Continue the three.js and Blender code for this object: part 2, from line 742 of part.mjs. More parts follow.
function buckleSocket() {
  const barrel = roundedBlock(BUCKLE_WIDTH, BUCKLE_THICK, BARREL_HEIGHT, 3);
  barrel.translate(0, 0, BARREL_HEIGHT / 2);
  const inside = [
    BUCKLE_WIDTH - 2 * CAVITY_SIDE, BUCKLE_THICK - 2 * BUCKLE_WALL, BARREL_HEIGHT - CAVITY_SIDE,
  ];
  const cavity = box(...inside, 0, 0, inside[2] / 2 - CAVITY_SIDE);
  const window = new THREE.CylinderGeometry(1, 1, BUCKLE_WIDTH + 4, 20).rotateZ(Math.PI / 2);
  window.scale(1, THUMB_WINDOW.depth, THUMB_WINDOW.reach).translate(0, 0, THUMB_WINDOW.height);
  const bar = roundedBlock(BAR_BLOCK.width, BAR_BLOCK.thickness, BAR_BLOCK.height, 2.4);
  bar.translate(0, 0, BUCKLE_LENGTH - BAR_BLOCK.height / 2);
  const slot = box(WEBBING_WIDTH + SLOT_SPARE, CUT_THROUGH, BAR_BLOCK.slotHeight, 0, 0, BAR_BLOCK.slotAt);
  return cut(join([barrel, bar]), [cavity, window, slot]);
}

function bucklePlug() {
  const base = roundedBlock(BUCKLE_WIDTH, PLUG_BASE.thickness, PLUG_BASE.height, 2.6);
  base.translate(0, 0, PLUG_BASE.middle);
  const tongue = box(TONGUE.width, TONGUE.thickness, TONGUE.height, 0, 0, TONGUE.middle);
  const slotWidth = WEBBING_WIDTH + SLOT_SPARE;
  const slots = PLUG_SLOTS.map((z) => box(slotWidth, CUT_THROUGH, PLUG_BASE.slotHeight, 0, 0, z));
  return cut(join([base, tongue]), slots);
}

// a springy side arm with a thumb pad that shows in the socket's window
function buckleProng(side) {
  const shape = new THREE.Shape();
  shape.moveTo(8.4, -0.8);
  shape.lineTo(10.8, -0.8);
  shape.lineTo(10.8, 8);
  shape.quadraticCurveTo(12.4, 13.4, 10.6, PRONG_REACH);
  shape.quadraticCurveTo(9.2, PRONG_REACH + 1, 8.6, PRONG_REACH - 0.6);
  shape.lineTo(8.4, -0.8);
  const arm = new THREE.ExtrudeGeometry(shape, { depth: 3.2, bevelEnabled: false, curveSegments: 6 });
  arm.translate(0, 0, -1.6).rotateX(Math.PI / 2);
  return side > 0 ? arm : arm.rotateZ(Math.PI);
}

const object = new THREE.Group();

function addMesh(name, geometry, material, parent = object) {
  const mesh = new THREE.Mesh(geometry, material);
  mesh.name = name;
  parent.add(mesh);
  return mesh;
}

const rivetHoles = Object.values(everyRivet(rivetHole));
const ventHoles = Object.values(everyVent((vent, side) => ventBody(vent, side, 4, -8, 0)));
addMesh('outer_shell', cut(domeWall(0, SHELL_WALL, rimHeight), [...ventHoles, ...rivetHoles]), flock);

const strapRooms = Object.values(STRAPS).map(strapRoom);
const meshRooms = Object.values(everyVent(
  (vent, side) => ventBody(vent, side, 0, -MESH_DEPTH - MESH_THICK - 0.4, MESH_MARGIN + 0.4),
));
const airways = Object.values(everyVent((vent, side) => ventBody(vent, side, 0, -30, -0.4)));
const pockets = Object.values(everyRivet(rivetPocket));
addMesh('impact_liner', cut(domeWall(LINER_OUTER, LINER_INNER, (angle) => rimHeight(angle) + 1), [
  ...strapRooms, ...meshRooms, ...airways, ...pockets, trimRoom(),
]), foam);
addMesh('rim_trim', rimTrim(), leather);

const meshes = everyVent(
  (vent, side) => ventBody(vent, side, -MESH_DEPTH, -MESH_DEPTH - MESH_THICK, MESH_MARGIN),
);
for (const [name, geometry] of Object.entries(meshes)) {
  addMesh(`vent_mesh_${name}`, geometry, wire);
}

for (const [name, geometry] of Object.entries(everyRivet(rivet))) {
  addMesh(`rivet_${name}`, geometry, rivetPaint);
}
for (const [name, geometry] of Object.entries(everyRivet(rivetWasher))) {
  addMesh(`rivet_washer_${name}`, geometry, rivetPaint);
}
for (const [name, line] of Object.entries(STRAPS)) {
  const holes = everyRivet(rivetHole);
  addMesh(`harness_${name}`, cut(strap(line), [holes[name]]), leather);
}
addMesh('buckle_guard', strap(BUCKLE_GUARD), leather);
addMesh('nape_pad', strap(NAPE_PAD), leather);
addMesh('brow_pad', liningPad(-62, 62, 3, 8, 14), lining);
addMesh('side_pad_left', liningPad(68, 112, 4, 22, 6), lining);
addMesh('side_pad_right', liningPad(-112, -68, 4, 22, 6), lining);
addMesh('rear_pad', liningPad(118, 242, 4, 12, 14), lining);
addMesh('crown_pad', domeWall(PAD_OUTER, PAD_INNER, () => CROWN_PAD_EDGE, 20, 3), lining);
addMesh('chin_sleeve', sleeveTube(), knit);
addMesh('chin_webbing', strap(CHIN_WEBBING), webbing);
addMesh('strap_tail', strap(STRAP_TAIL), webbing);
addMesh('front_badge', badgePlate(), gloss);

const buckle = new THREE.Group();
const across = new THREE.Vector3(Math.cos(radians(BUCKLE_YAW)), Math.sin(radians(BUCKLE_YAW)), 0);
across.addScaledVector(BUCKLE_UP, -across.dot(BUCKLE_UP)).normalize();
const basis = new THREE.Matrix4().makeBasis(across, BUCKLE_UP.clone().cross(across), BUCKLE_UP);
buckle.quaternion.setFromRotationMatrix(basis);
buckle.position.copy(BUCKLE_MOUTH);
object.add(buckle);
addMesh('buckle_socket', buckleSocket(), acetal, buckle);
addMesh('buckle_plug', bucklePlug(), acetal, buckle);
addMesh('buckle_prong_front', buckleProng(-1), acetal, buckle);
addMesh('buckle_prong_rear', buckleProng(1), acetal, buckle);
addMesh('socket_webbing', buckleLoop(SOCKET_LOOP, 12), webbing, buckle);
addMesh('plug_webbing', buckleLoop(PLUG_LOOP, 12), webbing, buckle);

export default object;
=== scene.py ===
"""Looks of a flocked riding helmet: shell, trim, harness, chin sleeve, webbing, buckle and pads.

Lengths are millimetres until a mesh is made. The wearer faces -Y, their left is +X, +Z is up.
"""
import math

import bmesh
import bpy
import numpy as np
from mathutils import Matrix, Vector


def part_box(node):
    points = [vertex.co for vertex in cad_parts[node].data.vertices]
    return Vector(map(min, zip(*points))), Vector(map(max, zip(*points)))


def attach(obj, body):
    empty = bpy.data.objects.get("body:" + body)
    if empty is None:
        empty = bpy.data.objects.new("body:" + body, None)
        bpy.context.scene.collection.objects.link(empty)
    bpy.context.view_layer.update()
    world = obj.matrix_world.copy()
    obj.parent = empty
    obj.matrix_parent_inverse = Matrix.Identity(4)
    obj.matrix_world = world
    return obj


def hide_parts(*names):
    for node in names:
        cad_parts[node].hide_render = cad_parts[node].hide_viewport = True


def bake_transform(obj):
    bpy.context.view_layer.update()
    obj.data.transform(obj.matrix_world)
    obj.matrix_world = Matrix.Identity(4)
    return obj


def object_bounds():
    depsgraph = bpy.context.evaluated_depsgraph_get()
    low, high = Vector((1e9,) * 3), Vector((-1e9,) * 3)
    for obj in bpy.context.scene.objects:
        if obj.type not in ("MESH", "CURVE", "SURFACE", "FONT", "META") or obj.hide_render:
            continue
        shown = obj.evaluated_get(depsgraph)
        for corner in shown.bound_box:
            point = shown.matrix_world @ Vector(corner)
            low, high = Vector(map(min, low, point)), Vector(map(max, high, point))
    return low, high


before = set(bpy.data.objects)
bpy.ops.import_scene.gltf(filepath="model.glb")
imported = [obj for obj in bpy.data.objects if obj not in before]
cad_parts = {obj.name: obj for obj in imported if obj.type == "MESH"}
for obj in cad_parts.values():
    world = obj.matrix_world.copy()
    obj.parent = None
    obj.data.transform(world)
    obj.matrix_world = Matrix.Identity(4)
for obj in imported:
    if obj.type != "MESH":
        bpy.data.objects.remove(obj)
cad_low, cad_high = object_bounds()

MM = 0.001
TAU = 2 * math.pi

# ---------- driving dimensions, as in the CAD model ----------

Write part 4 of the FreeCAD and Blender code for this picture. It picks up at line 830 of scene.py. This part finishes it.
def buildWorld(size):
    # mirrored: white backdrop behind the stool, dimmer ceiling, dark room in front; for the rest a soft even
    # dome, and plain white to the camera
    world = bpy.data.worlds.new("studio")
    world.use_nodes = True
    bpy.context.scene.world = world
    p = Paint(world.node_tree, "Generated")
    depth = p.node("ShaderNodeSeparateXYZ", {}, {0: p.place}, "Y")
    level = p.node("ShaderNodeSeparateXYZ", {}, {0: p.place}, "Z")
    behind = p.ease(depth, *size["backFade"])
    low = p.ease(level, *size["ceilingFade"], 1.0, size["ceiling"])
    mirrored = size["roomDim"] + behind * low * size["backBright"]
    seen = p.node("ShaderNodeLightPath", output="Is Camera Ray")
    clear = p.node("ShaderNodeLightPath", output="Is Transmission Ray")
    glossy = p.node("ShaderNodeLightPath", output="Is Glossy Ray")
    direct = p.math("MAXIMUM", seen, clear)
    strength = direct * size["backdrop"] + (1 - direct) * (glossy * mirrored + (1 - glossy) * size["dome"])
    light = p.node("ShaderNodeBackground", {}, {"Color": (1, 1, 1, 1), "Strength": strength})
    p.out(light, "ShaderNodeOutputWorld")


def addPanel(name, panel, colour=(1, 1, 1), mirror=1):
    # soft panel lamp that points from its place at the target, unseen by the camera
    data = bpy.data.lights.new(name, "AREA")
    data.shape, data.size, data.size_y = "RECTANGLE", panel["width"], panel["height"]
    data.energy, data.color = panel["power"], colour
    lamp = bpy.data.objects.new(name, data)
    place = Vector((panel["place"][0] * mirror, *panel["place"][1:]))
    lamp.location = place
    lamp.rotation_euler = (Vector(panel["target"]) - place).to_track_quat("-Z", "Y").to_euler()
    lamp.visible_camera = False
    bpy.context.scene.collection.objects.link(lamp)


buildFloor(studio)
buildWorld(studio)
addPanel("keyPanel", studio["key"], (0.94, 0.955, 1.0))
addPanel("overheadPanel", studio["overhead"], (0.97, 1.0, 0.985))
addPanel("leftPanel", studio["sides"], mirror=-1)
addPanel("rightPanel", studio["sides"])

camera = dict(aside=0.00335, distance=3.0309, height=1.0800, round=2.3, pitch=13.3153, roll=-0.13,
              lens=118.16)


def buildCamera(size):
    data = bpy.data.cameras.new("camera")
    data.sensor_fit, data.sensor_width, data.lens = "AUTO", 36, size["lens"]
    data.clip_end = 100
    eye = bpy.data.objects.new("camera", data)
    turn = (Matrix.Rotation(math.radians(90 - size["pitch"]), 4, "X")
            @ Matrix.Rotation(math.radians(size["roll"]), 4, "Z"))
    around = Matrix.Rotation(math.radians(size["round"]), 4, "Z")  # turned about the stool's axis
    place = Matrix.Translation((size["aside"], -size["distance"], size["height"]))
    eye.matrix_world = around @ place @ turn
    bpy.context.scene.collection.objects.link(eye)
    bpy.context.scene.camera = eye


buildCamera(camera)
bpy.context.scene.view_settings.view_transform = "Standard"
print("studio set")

*DIRECTIONS*. Exactly the lines from the line containing "for corner in" to the line containing "# ---------- driving", both included, are to be set down; no other line belongs in the answer.

*SOLUTION TO THE PROBLEM*.
        for corner in shown.bound_box:
            point = shown.matrix_world @ Vector(corner)
            low, high = Vector(map(min, low, point)), Vector(map(max, high, point))
    return low, high


before = set(bpy.data.objects)
bpy.ops.import_scene.gltf(filepath="model.glb")
imported = [obj for obj in bpy.data.objects if obj not in before]
cad_parts = {obj.name: obj for obj in imported if obj.type == "MESH"}
for obj in cad_parts.values():
    world = obj.matrix_world.copy()
    obj.parent = None
    obj.data.transform(world)
    obj.matrix_world = Matrix.Identity(4)
for obj in imported:
    if obj.type != "MESH":
        bpy.data.objects.remove(obj)
cad_low, cad_high = object_bounds()

MM = 0.001
TAU = 2 * math.pi

# ---------- driving dimensions, as in the CAD model ----------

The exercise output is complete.